I learned of Edinburgh through seeing that show, and got right to work on mixing all of those newly discovered ingredients – stagecraft, absurd physical comedy, satire, lights, piano – into what is now ‘Back In the Closet’. The show was a hit back home pretty much straight away, but slowly waiting on the edge of my seat for the symphony of pieces to lock together as far as Fringe specifically goes (press, venue, logistics) was definitely a multi-month, nail biting suspenseful experience. I got very lucky, my team is awesome here, and Gilded Balloon is a dream come true!
CM: How are you enjoying it now you are here? What’s good about it?
RF: I’ve seen SO many people falling on the streets. Is it the cobble stone? That’s been a highlight for me (no one has gotten hurt). Also, living in a beautiful city filled with castles and going out to do my show night after night after night has always been a dream for me. Aside from getting good reviews and making connections, that alone has made the trip worthwhile.
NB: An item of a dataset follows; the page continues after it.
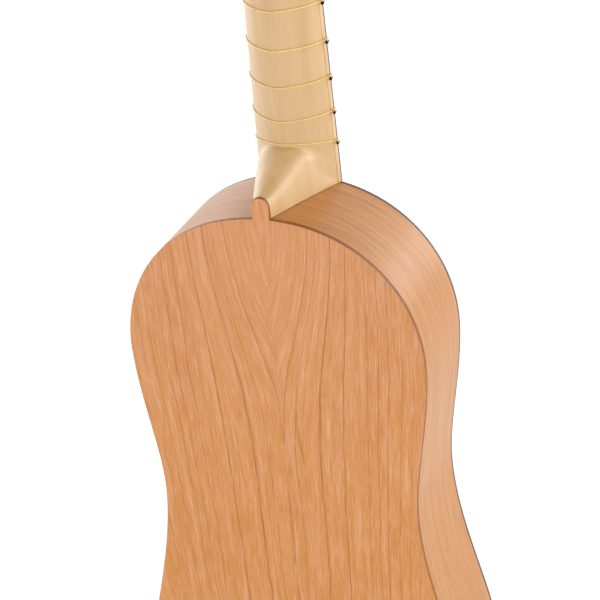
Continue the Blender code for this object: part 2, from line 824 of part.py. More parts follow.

I’m still settling in in terms of being on a completely nocturnal schedule, and have rarely been asleep before the sun comes up, but I’m definitely looking forward in the coming weeks to seeing many more shows, exploring new parts of the city, and flirting with many many new mostly-straight guys with Viking faces. That’s truly my favourite pastime.
CM: What plans do you have for the show once you’ve finished your run here?
RF: I would love to tour the show; it’s so hard to think past Edinburgh at the moment while still here… but I’m definitely in love with the idea of arriving to new cities, getting settled in, and making people laugh hysterically in all different new places. And repeat. And repeat.
I also plan on maybe eventually creating a slightly cleaner, modified version of the show (it’s very funny but quite filthy!), so that it can be digested by an even broader range of audiences. I’ll never be a kid-friendly comic, just because it’s in my nature to be brutally honest and expose and reveal everything, and ‘everything’ tends to be quite scandalous and not always suitable for children. So for now I’m just focusing on the tightest hour possible and getting it out on stages all over the world.
CM: What’s coming up next for you after this? Any other plans in the pipeline?
RF: Definitely some time back in LA just hanging out in the countryside drinking wine and petting my dog comes next after this. In some ways I’m quite lazy by nature, and like to just chill a lot and be present in the moment. On the flip side, I’m wildly ambitious and driven to make all of my dreams come true, and I do feel that the universe is conspiring with me to achieve this. So basically, yeah – at first just some nice chill time back home and then total. world. domination.
‘Roman Fraden: Back In The Closet’ is on at Gilded Balloon Teviot until 27 Aug.